MONTREAL — One hundred fifty-five thousand seven hundred and eighty-eight. That, according to new research by the Venezuelan criminologist Fermín Mármol García, is the number of murders committed in Venezuela since 1999.

Imagine an attack on the scale of 9/11 every three months, for 13-and-a-half years. Or consider this: from the time of the 2003 Iraq invasion until this January, while 116,705 civilians were killed in Iraq, according to the Iraq Body Count project, 124,221 Venezuelans were murdered, says Mármol García. All that with no suicide attacks, no Apache helicopters, no I.E.D.s and none of the organized machinery of war: just an exceptionally violent gang subculture, the growing availability of cheap Colombian cocaine and a government asleep at the wheel.
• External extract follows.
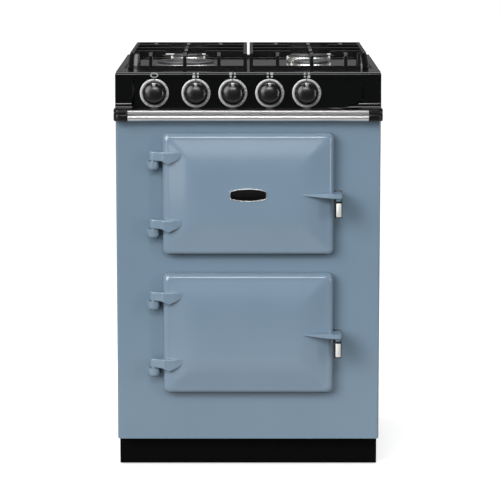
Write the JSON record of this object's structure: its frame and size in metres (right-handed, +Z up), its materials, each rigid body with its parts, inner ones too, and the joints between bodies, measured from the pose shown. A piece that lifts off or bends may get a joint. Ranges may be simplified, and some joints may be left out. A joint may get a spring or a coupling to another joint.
{
  "type": "dual fuel range cooker",
  "caption": "Free-standing range cooker with cast oven doors on lift-off hinges, gas hob with pan supports, fascia with turning knobs, trim rail and recessed plinth.",
  "frame": {"origin": "on the floor plane, under the middle of the casing's width and depth", "axes": "+Z up, +X to the cook's right, the doors face -Y"},
  "size_m": [0.604, 0.634, 0.945],
  "materials": {
    "blue_enamel": "glossy vitreous enamel on cast iron and steel",
    "black_enamel": "glossy black vitreous enamel",
    "black_iron": "matt black enamelled cast iron",
    "oven_iron": "grey enamelled cast iron",
    "stainless": "brushed stainless steel",
    "zinc_steel": "zinc coated steel sheet",
    "steel": "turned steel",
    "element_steel": "dull heat-stained steel tube",
    "chrome_wire": "chromed steel wire",
    "chrome": "polished chrome",
    "dial_metal": "satin aluminium with printed ticks",
    "aluminium": "cast and machined aluminium",
    "brass": "forged brass",
    "knob_plastic": "gloss black moulded plastic",
    "black_plastic": "satin black moulded plastic",
    "white_plastic": "white moulded plastic",
    "electrode_ceramic": "white ceramic with a metal tip",
    "mineral_wool": "mineral wool",
    "rope": "braided glass rope"
  },
  "bodies": {
    "root": {"base_frame": "zinc_steel", "levelling_feet": "black_plastic", "plinth": "black_enamel", "side_panel_left": "blue_enamel", "side_panel_right": "blue_enamel", "front_casting": "blue_enamel", "back_panel": "zinc_steel", "terminal_box": "black_plastic", "hob_plate": "black_enamel", "fascia": "black_enamel", "trim_rail": "stainless", "rail_caps": "black_plastic", "oven_liner_upper": "oven_iron", "oven_liner_lower": "oven_iron", "insulation": "mineral_wool", "heating_elements": "element_steel", "oven_control": "white_plastic", "dial_rings": "dial_metal", "gas_taps": "brass", "gas_manifold": "zinc_steel", "feed_pipes": "aluminium", "injector_cups": "aluminium", "burner_crowns": "aluminium", "burner_caps": "black_enamel", "burner_electrodes": "electrode_ceramic", "hinge_sockets": "blue_enamel", "catch_keepers": "steel"},
    "door_upper": {"door_casting_upper": "blue_enamel", "door_liner_upper": "stainless", "door_seal_upper": "rope", "hinge_pins_upper": "steel", "catch_arm_upper": "blue_enamel", "grip_upper": "black_plastic", "grip_plate_upper": "chrome", "badge_plate": "chrome"},
    "door_lower": {"door_casting_lower": "blue_enamel", "door_liner_lower": "stainless", "door_seal_lower": "rope", "hinge_pins_lower": "steel", "catch_arm_lower": "blue_enamel", "grip_lower": "black_plastic", "grip_plate_lower": "chrome"},
    "oven_knob": {"oven_knob": "knob_plastic", "oven_spindle": "steel"},
    "plug_1": {"tap_plug_1": "brass"},
    "knob_1": {"burner_knob_1": "knob_plastic", "tap_spindle_1": "steel"},
    "plug_2": {"tap_plug_2": "brass"},
    "knob_2": {"burner_knob_2": "knob_plastic", "tap_spindle_2": "steel"},
    "plug_3": {"tap_plug_3": "brass"},
    "knob_3": {"burner_knob_3": "knob_plastic", "tap_spindle_3": "steel"},
    "plug_4": {"tap_plug_4": "brass"},
    "knob_4": {"burner_knob_4": "knob_plastic", "tap_spindle_4": "steel"},
    "pan_support_left": {"pan_support_left": "black_iron"},
    "pan_support_right": {"pan_support_right": "black_iron"},
    "shelf_upper": {"shelf_upper": "chrome_wire"},
    "shelf_lower": {"shelf_lower": "chrome_wire"}
  },
  "joints": [
    {"name": "door_upper_hinge", "type": "hinge", "parent": "root", "child": "door_upper", "pos_m": [-0.214, -0.307, 0.637], "axis": [0, 0, -1], "range_deg": [0, 110]},
    {"name": "door_lower_hinge", "type": "hinge", "parent": "root", "child": "door_lower", "pos_m": [-0.214, -0.307, 0.318], "axis": [0, 0, -1], "range_deg": [0, 110]},
    {"name": "oven_knob_turn", "type": "hinge", "parent": "root", "child": "oven_knob", "pos_m": [-0.211, -0.28097, 0.86245], "axis": [0, 0.9976, -0.0698], "range_deg": [0, 270]},
    {"name": "burner_knob_1_turn", "type": "hinge", "parent": "root", "child": "plug_1", "pos_m": [-0.1175, -0.28097, 0.86245], "axis": [0, -0.9976, 0.0698], "range_deg": [0, 210]},
    {"name": "burner_knob_1_push", "type": "slide", "parent": "plug_1", "child": "knob_1", "axis": [0, 0.9976, -0.0698], "range_m": [0, 0.004], "stiffness_N_per_m": 1000},
    {"name": "burner_knob_2_turn", "type": "hinge", "parent": "root", "child": "plug_2", "pos_m": [-0.0345, -0.28097, 0.86245], "axis": [0, -0.9976, 0.0698], "range_deg": [0, 210]},
    {"name": "burner_knob_2_push", "type": "slide", "parent": "plug_2", "child": "knob_2", "axis": [0, 0.9976, -0.0698], "range_m": [0, 0.004], "stiffness_N_per_m": 1000},
    {"name": "burner_knob_3_turn", "type": "hinge", "parent": "root", "child": "plug_3", "pos_m": [0.0485, -0.28097, 0.86245], "axis": [0, -0.9976, 0.0698], "range_deg": [0, 210]},
    {"name": "burner_knob_3_push", "type": "slide", "parent": "plug_3", "child": "knob_3", "axis": [0, 0.9976, -0.0698], "range_m": [0, 0.004], "stiffness_N_per_m": 1000},
    {"name": "burner_knob_4_turn", "type": "hinge", "parent": "root", "child": "plug_4", "pos_m": [0.1315, -0.28097, 0.86245], "axis": [0, -0.9976, 0.0698], "range_deg": [0, 210]},
    {"name": "burner_knob_4_push", "type": "slide", "parent": "plug_4", "child": "knob_4", "axis": [0, 0.9976, -0.0698], "range_m": [0, 0.004], "stiffness_N_per_m": 1000},
    {"name": "pan_support_left_lift", "type": "slide", "parent": "root", "child": "pan_support_left", "axis": [0, 0, 1], "range_m": [0, 0.06]},
    {"name": "pan_support_right_lift", "type": "slide", "parent": "root", "child": "pan_support_right", "axis": [0, 0, 1], "range_m": [0, 0.06]},
    {"name": "shelf_upper_slide", "type": "slide", "parent": "root", "child": "shelf_upper", "axis": [0, -1, 0], "range_m": [0, 0.02]},
    {"name": "shelf_lower_slide", "type": "slide", "parent": "root", "child": "shelf_lower", "axis": [0, -1, 0], "range_m": [0, 0.02]}
  ]
}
Perhaps the closest parallel is the drug war in Mexico, which claimed some 12,000 victims in 2011 (for 19,336 in Venezuela). But even that’s not a very good comparison. Mexico’s population is four times larger than Venezuela’s. And there it’s a handful of well-funded, well-armed and well-organized drug cartels that accounts for most of the violence. The thousands of street gangs responsible for the bulk of casualties in Venezuela are small fry by comparison — just guys shooting it out for control of their slum’s tiny share of the retail drug business. More Stringer Bell than Pablo Escobar.

It wasn’t always like this. In 1998, the final year of what we now think of as the pre-Chàvez era, there were 4,550 murders in Venezuela, already an alarming figure. Fast-forward to 2011, the latest year for which statistics have been compiled, and the number had more than quadrupled. To place that figure into context, consider that independent estimates for the number of people killed in Syria since the start of the rebellion against President Bashar al-Assad range from 9,183 to 15,000.